Rather than take a defensive stance, or an offensive stance for that matter, against the discount model, I prefer to take an objective look at it. Can it work? Is it limited? Can it sustain itself nationally? Worldwide? What are its weaknesses? What are its strengths? There are hundreds of questions, but I want to look at only a few of my major concerns.
First, I am skeptical the model can work on a broad scale for a sustained period of time. I base this partly on case studies done on People Express, the discount airline in the 80s, and its failure. Peter Senge, in his book, The Fifth Discipline, describes People Express’ downward spiral due to poor service quality and the stubborn idea that people will overlook service to get a low-price flight. Their customer base eroded, and they went down baffled and whirling.
That doesn’t mean discount brokers are doomed to the same fate, but it brings up a serious concern regarding the viability of their model. If they do realize customer service is vital to longevity, then they will have to balance the service demands of consumers with price. I recently read in a Seattle paper that customers are demanding home tours from the local discounter and that they are providing this on a limited basis. How committed are salaried agents to show homes because demand is forcing them to do it on a limited basis? Just like our clients and customers demand more from us and want to pay less, discounter’s customers will demand higher and higher levels of service, but they will want the same sweet deal discounters offer.
Discounters will be forced to choose between service and price, or they will come up with creative ideas to balance the two that is successful. The problem I see is that with buyers demanding home showings, agents will be taken away from the office and computer. If they limit the homes they show, then customers who want to see more will be frustrated and go to traditional agents. If they decide to provide more effort in showing homes then they will have to hire home-showing agents, in addition to their in-house computer agents. This will raise costs and cause agents to wonder why they are not with a traditional broker where they can get higher pay for their time and effort. Perhaps they will get compensated through a bonus based on customer satisfaction, as one discounter advertises.
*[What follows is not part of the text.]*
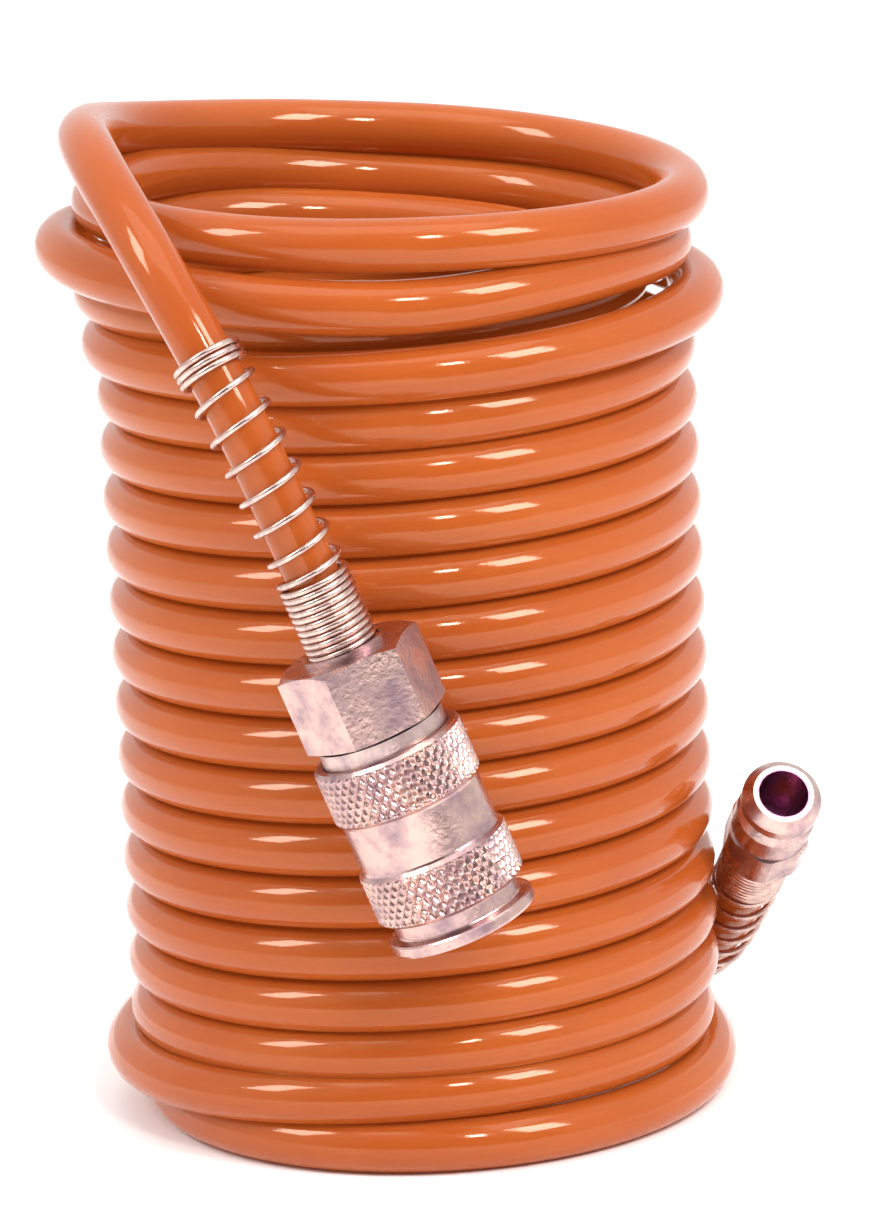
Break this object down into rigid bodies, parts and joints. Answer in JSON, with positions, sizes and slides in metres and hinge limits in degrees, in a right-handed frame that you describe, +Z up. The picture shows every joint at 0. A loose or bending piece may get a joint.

In order to satisfy a buyer, once you have set the wheels in motion, you will have to either provide good service, or be so charismatic that the consumer doesn’t notice. If they are drawing their agents from a pool of people who are primarily interested in online computer work, I doubt these computer-agents will be happy if they have to go out and show houses, or meet clients in the office (which the Seattle paper also said was a demand the discounter has begun to give in to). Knowing types of personalities is vital to the job you expect them to do.
What I foresee is the discounter having to recruit traditional agents to show homes and do some of the traditional real estate work that will be demanded, demanded primarily out of necessity. Now you have a situation where two levels of agents are competing for limited amounts of bonus money, and a situation where the discounter has a huge payroll.
The discounter will most likely have to cut costs somewhere, or increase revenue. If the discounter cuts cost it will most likely negatively effect service, since this is a service industry and all costs are connected somehow to service if all extraneous and ineffective costs have already been squeezed out of the system. If the discounter decides to recruit agents who can juggle it all with proficiency they will have to attract them with large salaries and healthy bonus schemes to equal what they can get in the traditional commission structure.
If they begin increasing revenue by charging more to the consumer they erode their model and move closer to a distinction without a difference. Their claims of a model that will save sellers and buyers millions will be suspect.
I suspect that with their original mindset, and the fact they have based their model on price, they will sacrifice service. This will limit their customer base to price-conscious consumers, and even this base will erode if service gets too bad and value is almost non-existent. These consumers will decide to do it all by themselves.
These are just a few concerns. I can think of more, but I am tired of typing.